いや、待てよ。じゃあ「デザイナー=酔っぱらい」説ってのはどうだ。そう考えると辻褄が合うんじゃねえか? そうするとこのエッセイってのは酔っぱらいが酔っぱらって酔っぱらいについて考えてるわけだ。しかし、それはかなり困った状態だとも言えるな。まあいいや。泥酔してきたら誰か止めに入るだろう。




1999/04/23

イラストレーターの下谷二助さんの出版パーティ(『描く書くしかじか─ニスケは何を考えているのか─』旬報社刊)に顔を出した。その本に、ちらりと名前を出してもらったりもしていて、そんなことが妙に嬉しかった。ちゃんと覚えてくれているのだなあ、と。

最初に仕事を依頼したのは10年近く前だったと思う。その時には直接仕事場におじゃまして、なぜこの仕事を二助さんにお願いしたいと思ったのかというようなことを、一生懸命に説明したりしていた。もちろん、発注の時だけではなく、できあがった頃に受け取りにも行って、色分解の際の留意点などを確認したりしつつ、意味もなく長居をしたりしていた。

二助さんには、「ワイアード」でも山形浩生さんの連載にイラストを描いてもらっていたが、極度に忙しくなっていたせいもあって、FAXとバイク便のやりとりばかりで会うことはなかった。

本当は、連載だろうが何だろうが、毎度毎度会いに行って「今回はどうですかね」なんて言いながら、時間を共有したい。いっしょに仕事をするということは、個人個人の秘やかな目論見はさておき、同じゴールを目指すということだから、ムダに思えるおしゃべりや、ニヤニヤ笑っているような時間がなければ、そのゴール地点はとても貧相な場所になってしまう。そんな気がする。

誰に教わったわけでもないが、この仕事をはじめた20代のころは、そういうことを当然だと思っていたし、イラストレーターやカメラマンばかりではなく、写植屋さんのところにも、製版屋さんのところにも、印刷屋さんのところにも、極力、自分で足を運んでは話し込んでいた。

でも、気がついてみたら、そういうことがめっきり減っている。仕事が忙しすぎるということもあるのだろう。結婚したり、子どもが生まれたり、親が歳を取って動けなくなったりしてくれば、それ相応に稼がなくてはならないし、20代の頃のようにいくらでも自由な時間があるというわけでもない。
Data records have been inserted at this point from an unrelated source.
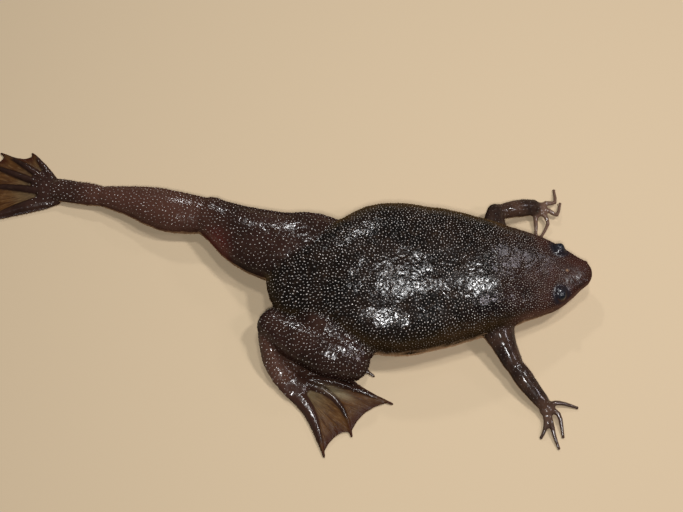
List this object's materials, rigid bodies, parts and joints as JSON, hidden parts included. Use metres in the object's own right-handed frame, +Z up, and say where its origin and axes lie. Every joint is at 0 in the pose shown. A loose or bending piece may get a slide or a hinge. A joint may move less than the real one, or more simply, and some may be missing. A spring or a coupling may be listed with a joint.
{
  "type": "surinam toad",
  "caption": "Still life-size model of an aquatic toad lying on its belly, one hind leg stretched back, the other folded with its webbed foot spread, both arms reaching out",
  "frame": {"origin": "on the floor under the middle of the whole animal's bounding box", "axes": "+X towards the snout, +Y towards the animal's left, +Z up from the floor"},
  "size_m": [0.1466, 0.0774, 0.0157],
  "materials": {
    "skin_back": "wet gloss",
    "skin_head": "wet gloss",
    "skin_limb": "wet gloss",
    "skin_foot": "wet gloss",
    "eye": "high gloss"
  },
  "bodies": {
    "root": {"torso": "skin_back", "head": "skin_head", "eye_left": "eye", "eye_right": "eye", "upper_arm_left": "skin_limb", "upper_arm_right": "skin_limb", "forearm_left": "skin_limb", "forearm_right": "skin_limb", "hand_left": "skin_limb", "hand_right": "skin_limb", "thigh_left": "skin_limb", "thigh_right": "skin_limb", "shank_left": "skin_limb", "shank_right": "skin_limb", "tarsus_left": "skin_limb", "tarsus_right": "skin_limb", "foot_left": "skin_foot", "foot_right": "skin_foot"}
  },
  "joints": []
}
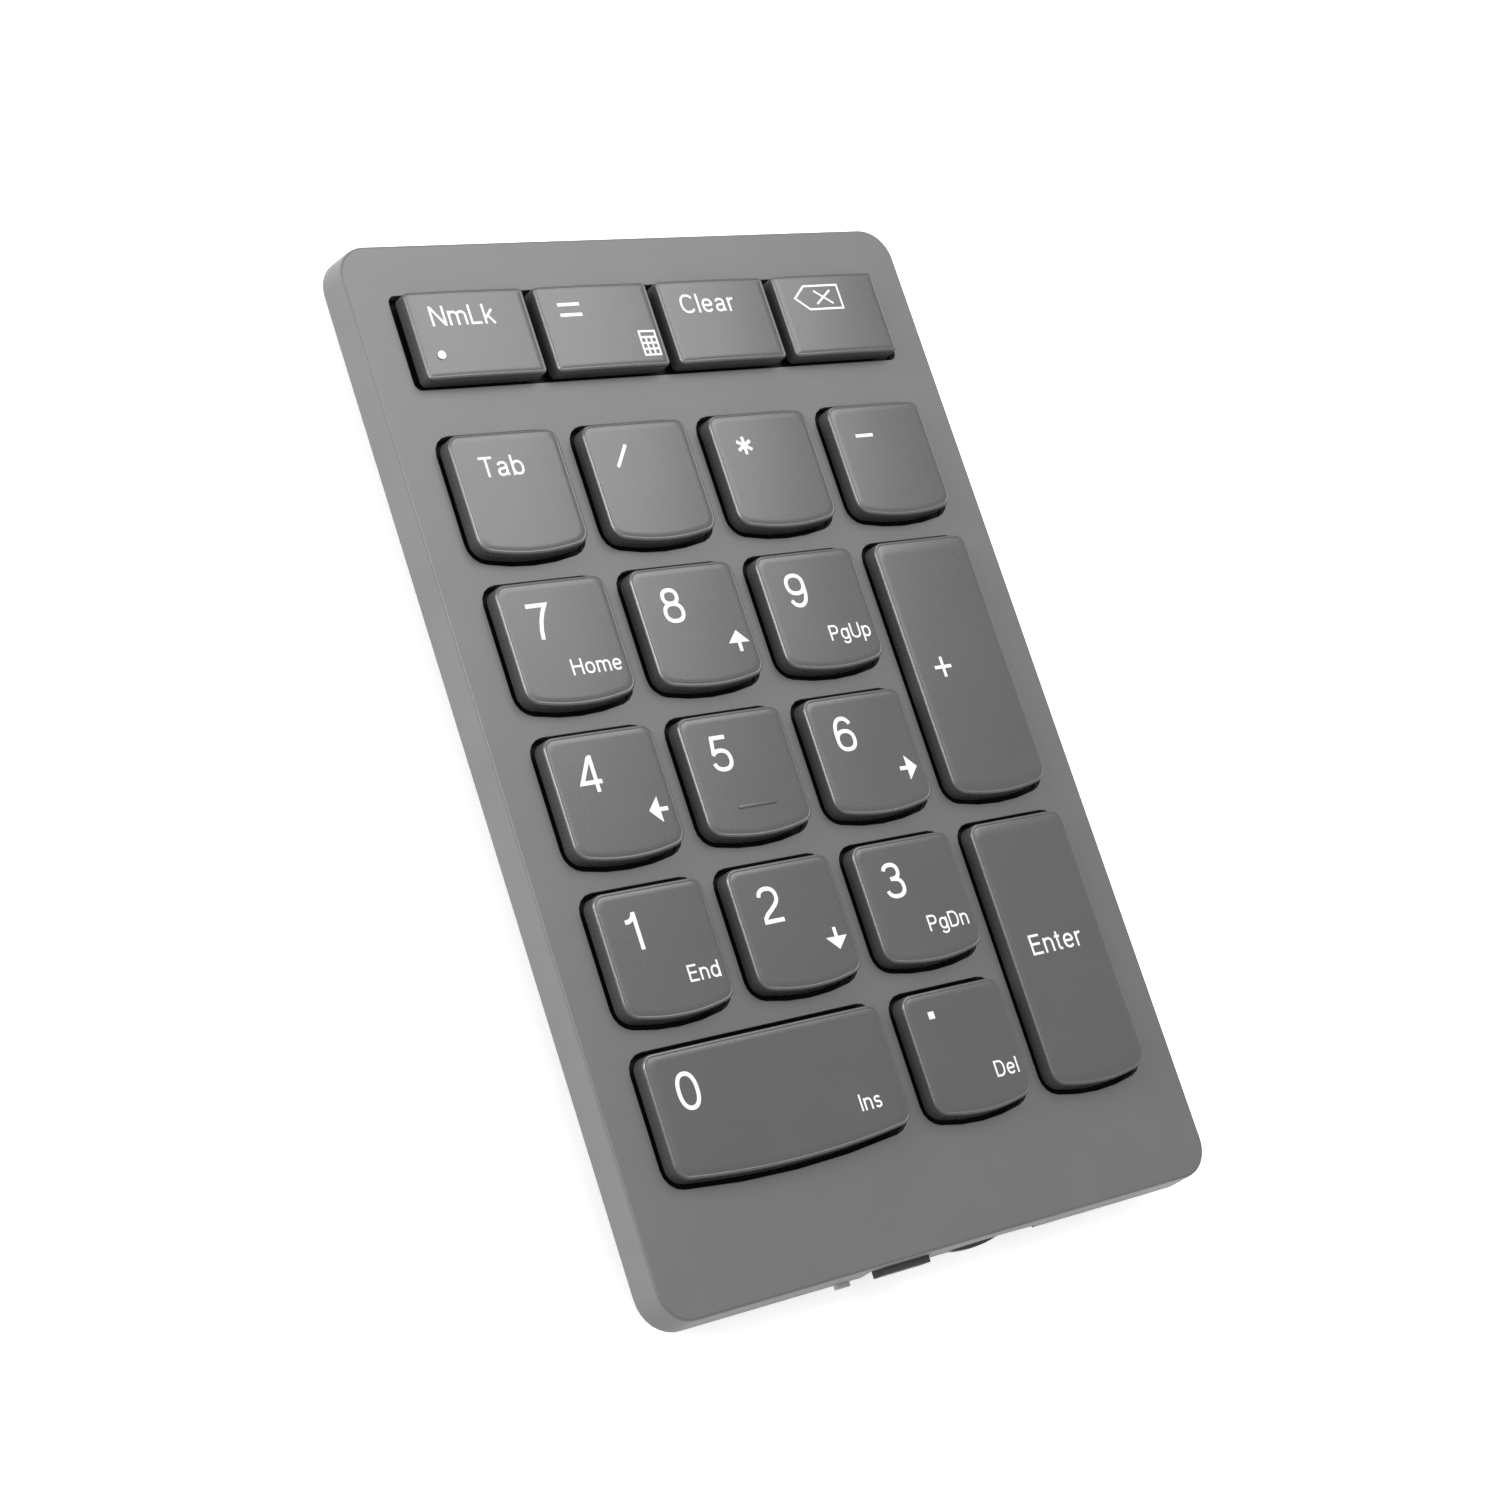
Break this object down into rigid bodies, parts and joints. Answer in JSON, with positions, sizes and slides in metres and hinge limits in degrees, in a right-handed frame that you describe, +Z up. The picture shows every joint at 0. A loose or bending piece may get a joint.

ただ、やはり、そういうことだけではなく、仕事に対する慣れとともに、奢りのようなものも出てきてしまっているんだろうと思う。




1999/04/26

なんか最近こまかい仕事に対する気の入れ方が緩くなっている。仕事は基本的に「楽しけりゃいい」んだが、そこに周囲のリクツを凌駕する説得力がなければ、そんな仕事が通るわけもない。カワイイ、ルーズ、勢いだけ、といった「計算外」の力に委ねたほうがうまくいく仕事もあるし、緻密さで乗り越えなければならない仕事もある。僕にとって、デザインの「楽しさ」とはこの幅の広さにある。どちらか一方に限定した方法は「楽しくない」。こう言うのは簡単だが、実際に、こういった両極端の仕事が一度に舞い込んでくると、目測を誤ることがあるのだ。「そんなに細かいことが問題なんじゃないよ」という場合と「こんなに精度が低くちゃ伝わんないよ」という場合。どちらにも高度なジャッジが必要だ。判断の精度が落ちるのはトレーニングが足りないから。がんばろう。